Prayer is a strong tool here.  I pray for the strength to take the action, I pray for the willingness to do as suggested by my sponsors, or others.  I pray the Serenity Prayer, as a reminder that God is in charge here, I am not.  My purpose in life is to stay sober and try to be of some use to others by means of the Program.  There are days when I simply need to remember that.  I need to remind myself that taking action is the cure to being on the pity pot.  I have to get up off my but, reach out in whatever form that may mean, and simply get out of my own head for a while.

It may not feel comfortable, at first.  I mean, what do you say after you say “Hello”?  That’s where my gratitude returns, it’s just so much easier to talk with others in recovery, than with those around us who are “normal.”  It’s okay to say “I’m having a bad day, and reaching out to others in an attempt at getting out of my own head . . . so how the heck are YOU?”  I know I will get a response, or not, but I can keep going down my list of people in the Program, and chances are I will find another who is also having a bad day.  It will make them feel better that I have called them, and, it will help me to feel better, also.

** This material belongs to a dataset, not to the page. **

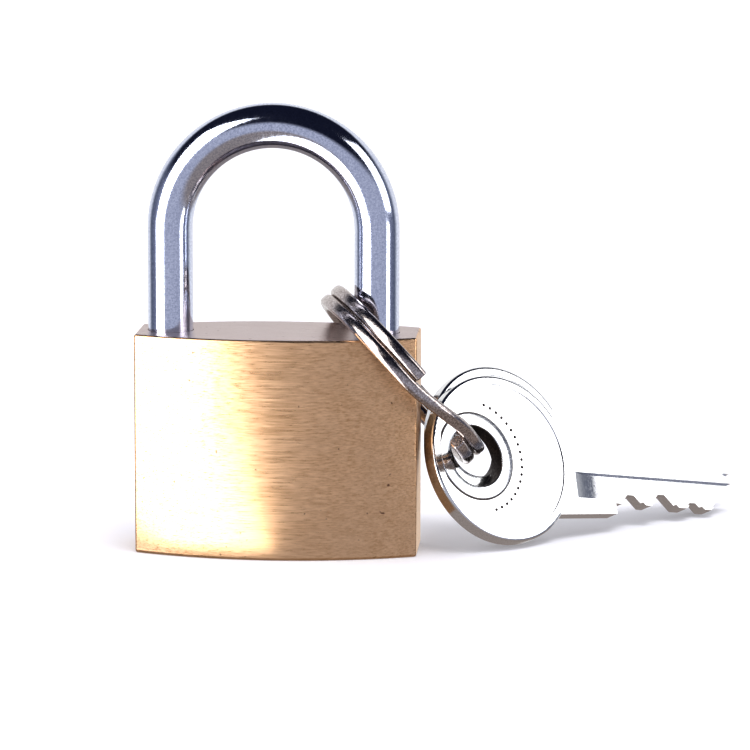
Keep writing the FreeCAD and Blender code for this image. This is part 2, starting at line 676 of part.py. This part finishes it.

The good news for me is that I only have to live this life, one day at a time.  So focusing on the here and now helps me to “rein in” my problems.  Just how “big” are they when compared to life challenges, such as a severe illness, or having a bad car accident – when I view my problems that way it helps me to put them into perspective.  My feelings and emotions are just that – feelings.  Rather than bemoan them, I try to use them to teach me lessons about life, about relationships, about recovery, and about how to stay sober and help others.   Through this process I will begin to feel better – better about me, my life, and about all these negative emotions that pop-up from time to time.  After all, they are just feelings, and as I have learned feelings change, all the time.